1.题目
Write a SQL query to delete all duplicate email entries in a table named Person
, keeping only unique emails based on its smallest Id.
翻译:写一个SQL语句删掉Person表中,所有email重复的实体(相同的保留一个),只保留I的最小的唯一email.
+----+------------------+ | Id | Email | +----+------------------+ | 1 | john@example.com | | 2 | bob@example.com | | 3 | john@example.com | +----+------------------+ Id is the primary key column for this table.

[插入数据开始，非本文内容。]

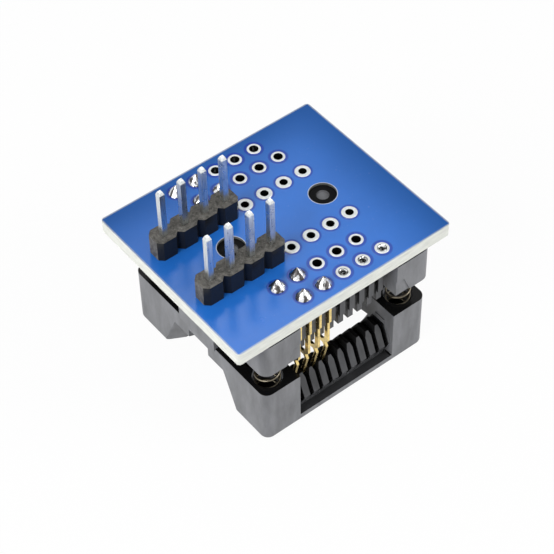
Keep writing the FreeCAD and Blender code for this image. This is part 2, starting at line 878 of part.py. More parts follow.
def scoop(end, way):
    """Finger scoop that narrows from its mouth in the end wall to a throat."""
    mouth = [("scoop_mouth / 2", "-sill_height"), ("scoop_mouth / 2", "ground"),
             ("scoop_roof / 2", "scoop_height")]
    throat = [("chip_window_width / 2", "-sill_height"), ("chip_window_width / 2", "ground"),
              ("throat_roof / 2", "throat_height")]
    sections = [
        end_section(f"scoop_mouth_{end}", way, "cover_length / 2", mouth),
        end_section(f"scoop_throat_{end}", way, "cover_length / 2 - scoop_depth", throat),
    ]
    return loft(f"scoop_{end}", sections)


def cavity(end, way):
    """Room behind the scoop, wider under its ceiling, that opens into the chip window."""
    foot = [("chip_window_width / 2", "-sill_height"), ("chip_window_width / 2", "ground")]
    ceiling = ("throat_roof / 2", "cavity_height")
    near = foot + [("cavity_width / 2", "cavity_height + cavity_eave"), ceiling]
    far = foot + [("cavity_end_width / 2", "cavity_height"), ceiling]
    sections = [
        end_section(f"cavity_near_{end}", way, "window_length / 2 - cover_inset_end", near),
        end_section(f"cavity_far_{end}", way, "cover_length / 2 - scoop_depth", far),
    ]
    return loft(f"cavity_{end}", sections)


def cover_cuts():
    """Everything that is taken out of the cover's block."""
    tools = cover_slots()
    low, high = middle_span("window_length")
    tools.append(prism("cover_section", cover_section(), ALONG_X, low, high))
    inside = "cover_width / 2 - corner_block"
    for end, way in ENDS.items():
        room = end_span(way, "window_length / 2", "cover_length / 2 - end_wall")
        notch = end_span(way, "cover_length / 2 - notch_reach", "cover_length / 2")
        tools.append(block(f"end_room_{end}", room, (f"-({inside})", inside),
                           ("comb_height", "cover_height")))
        tools += [scoop(end, way), cavity(end, way)]
        tools.append(block(f"end_notch_{end}", notch, ("-notch_width / 2", "notch_width / 2"),
                           ("cavity_height - cavity_eave", "cover_height - bridge_height")))
        for side, sign in SIDES.items():
            tools.append(rod(f"cover_well_{side}_{end}", lengthwise(way, "spring_spacing_long / 2"),
                             f"{sign} * spring_spacing_wide / 2",
                             ("cover_well_floor", "cover_height"),
                             "spring_size + 2 * well_clearance"))
    return tools


def latch(end, way):
    """Arm with an inward hook that hangs on the base's catch."""
    top = "(hook_bottom + hook_height)"
    base = "latch_face"
    inner = f"{base} - latch_thickness"
    points = [
        (base, "cover_height - latch_root"), (base, top), (inner, top),
        (f"{inner} - hook_reach", f"{top} - hook_height / 2"), (f"{inner} - hook_reach", "hook_bottom"),
        (inner, "hook_bottom"), (inner, "cover_height - latch_root"),
    ]
    outline = [(lengthwise(way, across), up) for across, up in points]
    return prism(f"latch_{end}", outline, ALONG_Y, "-latch_width / 2", "latch_width / 2")


def make_cover():
    """Press-down cover, with its face on the ground."""
    blank, rounded = slab_body("cover_blank", middle_span("cover_length"),
                               ("-cover_width / 2", "cover_width / 2"),
                               ("ground", "cover_height"), "cover_corner")
    add_fillet(blank, "cover_face_edge", rounded, edges_at_height(rounded.Shape, 0), "cover_edge")
    carved = cut("cover_carved", blank, join("cover_cuts", cover_cuts()))
    latches = [latch(end, way) for end, way in ENDS.items()]
    nodes["socket_cover"] = join("socket_cover", [carved] + latches)


def make_spring(name, way, sign):
    """Coil spring of square wire between the wells of the cover and the base, in straight lengths."""
    half = number("spring_wire") / 2
    outer = number("spring_size") / 2
    inner = outer - 2 * half
    rise = number("base_well_roof") - number("cover_well_floor") - 2 * half
    steps = SPRING_TURNS * SPRING_SIDES
    rings = []
    for step in range(steps + 1):
        angle = 2 * math.pi * step / SPRING_SIDES
        height = rise * step / steps + half
        rings.append([FreeCAD.Vector(radius * math.cos(angle), radius * math.sin(angle), height + up)
                      for radius, up in ((inner, -half), (outer, -half), (outer, half), (inner, half))])
    outlines = [rings[0], rings[-1]]
    for here, following in zip(rings, rings[1:]):
        for corner in range(4):
            beside = (corner + 1) % 4
            outlines.append([here[corner], here[beside], following[beside]])
            outlines.append([here[corner], following[beside], following[corner]])
    faces = [Part.Face(Part.makePolygon(points + points[:1])) for points in outlines]
    coil = document.addObject("Part::Feature", name)
    coil.Shape = Part.makeSolid(Part.makeShell(faces))
    bind(coil, "Placement.Base.x", lengthwise(way, "spring_spacing_long / 2"))
    bind(coil, "Placement.Base.y", f"{sign} * spring_spacing_wide / 2")
    bind(coil, "Placement.Base.z", "cover_well_floor")
    nodes[name] = coil


def make_springs():
    """One spring in each corner of the socket."""
    for side, sign in SIDES.items():
        for end, way in ENDS.items():
            make_spring(f"spring_{side}_{end}", way, sign)


def check_and_write():
    """Stop at anything that failed, and write one file for each piece."""
    document.recompute()
    for thing in document.Objects:
        if "Invalid" in thing.State or "Error" in thing.State:
            raise RuntimeError(f"{thing.Label} failed: {thing.State}")
    os.makedirs("parts", exist_ok=True)
    for name, thing in nodes.items():
        shape = thing.Shape
        if shape.isNull() or not shape.isValid() or not shape.Solids:
            raise RuntimeError(f"{name} has no valid solid")
        thing.Label = name
    for name, thing in nodes.items():
        thing.Shape.exportStep(f"parts/{name}.step")
        print(f"{name}: {len(thing.Shape.Solids)} solids, {thing.Shape.Volume:.2f} mm3")


fill_sheets()
make_board()
make_headers()
make_contacts()
make_base()
make_cover()
make_springs()
check_and_write()
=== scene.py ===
# Dresses the chip programming adapter for a studio picture: finishes for its board, sockets, headers
# and contacts, the plated holes, solder and coil springs as pieces of their own, and a pale stage.
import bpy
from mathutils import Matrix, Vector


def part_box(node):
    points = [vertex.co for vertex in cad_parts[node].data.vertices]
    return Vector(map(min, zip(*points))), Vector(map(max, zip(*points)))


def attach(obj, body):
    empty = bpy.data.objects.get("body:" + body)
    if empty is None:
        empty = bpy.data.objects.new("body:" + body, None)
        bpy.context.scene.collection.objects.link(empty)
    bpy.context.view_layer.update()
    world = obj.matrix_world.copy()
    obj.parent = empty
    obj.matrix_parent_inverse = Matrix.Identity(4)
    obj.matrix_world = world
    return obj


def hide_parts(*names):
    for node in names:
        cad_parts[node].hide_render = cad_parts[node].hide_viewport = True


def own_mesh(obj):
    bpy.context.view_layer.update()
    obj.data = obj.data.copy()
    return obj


bl_info = {
    "name": "Chip Programming Adapter",
    "version": (1, 0, 0),
    "blender": (4, 5, 0),
    "location": "View3D > Sidebar > Adapter",
    "description": "Finishes, solder, plated holes, springs and stage for a chip programming adapter",
    "category": "Object",
}

import math
import random

import bpy
from mathutils import Matrix, Vector

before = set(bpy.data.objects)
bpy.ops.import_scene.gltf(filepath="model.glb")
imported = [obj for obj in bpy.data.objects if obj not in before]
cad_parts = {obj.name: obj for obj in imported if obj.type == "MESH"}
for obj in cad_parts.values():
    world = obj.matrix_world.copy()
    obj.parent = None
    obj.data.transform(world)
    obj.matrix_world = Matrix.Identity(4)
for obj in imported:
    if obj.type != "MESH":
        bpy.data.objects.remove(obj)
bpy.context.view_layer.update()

MM = 0.001
BODY = "adapter"
BOARD_LOW, BOARD_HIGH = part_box("circuit_board")
BASE_LOW, BASE_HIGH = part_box("socket_base")


def hole_row(first, second, count):
    """Row of holes in millimetres: first hole, spacing, number of holes, distance from the middle.

    It is found from the nodes that stand in its first two holes.
    """
    here, there = ((low + high) / 2 / MM for low, high in (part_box(first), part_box(second)))
    return here.x, there.x - here.x, count, here.y


SIDES = ("front", "back")
HEADER_ROWS = [hole_row(f"header_pin_{side}_1", f"header_pin_{side}_2", 8) for side in SIDES]
# The contacts' legs stand in two staggered rows a side, so every other one is in the same row
SOCKET_ROWS = [
    hole_row(f"contact_solder_{side}_{start}", f"contact_solder_{side}_{start + 2}", 5)
    for side in SIDES for start in (1, 2)
]
# The two large holes lie either side of the middle of the socket
BOSS_SPACING = 11.9
BOSSES = ((BASE_LOW.x + BASE_HIGH.x) / 2 / MM - BOSS_SPACING / 2, BOSS_SPACING, 2, 0.0)
# Radii of the drilled holes in millimetres
HEADER_BORE = 0.475
SOCKET_BORE = 0.525
BOSS_BORE = 1.52
# Holes at the left of a row that hold a pin or a leg
FILLED_HEADER_HOLES = 4
FILLED_SOCKET_HOLES = 2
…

For example, after running your query, the above Person
table should have the following rows:
+----+------------------+ | Id | Email | +----+------------------+ | 1 | john@example.com | | 2 | bob@example.com | +----+------------------+
2.思路
①将Person表按Email分组,筛选每组里面的最小Id值作为minId。
②删除所有Id不在minId中的实体。
这个sql语句的思路很简单,但是要注意的细节很多,遇到的错误我将在第4点中进行总结。
3.算法
delete from Person
where Person.Id not in (
select Person_derived.minId from(
select min(Id) as minId from Person group by Email
)Person_derived
)
4.总结
①遇到的错误1:
delete from Person
where Person.Id not in (
select min(Id) as minId from Person group by Email
)
You can't specify target table 'Person' for update in FROM clause
SQL特有的一个错误,不能筛选表中一部分元素,然后直接更新它,需要引入一个中间表。
具体原因我猜测可能是和sql的设计有关系。
②遇到的错误2:
delete from Person
where Person.Id not in (
select minId from(
select min(Id) as minId from Person group by Email
)
)
Your answer
Every derived table must have its own alias
派生出的中间表必须要有个名字。
PS:Leetcode的Runtime很有意思,同一个算法我提交两次,一次打败2%的用户,一次打败98%的用户。
看来不能完全依赖这个指标,还是得学会计算时间复杂度呀。毕竟好几次我都栽在时间复杂度上。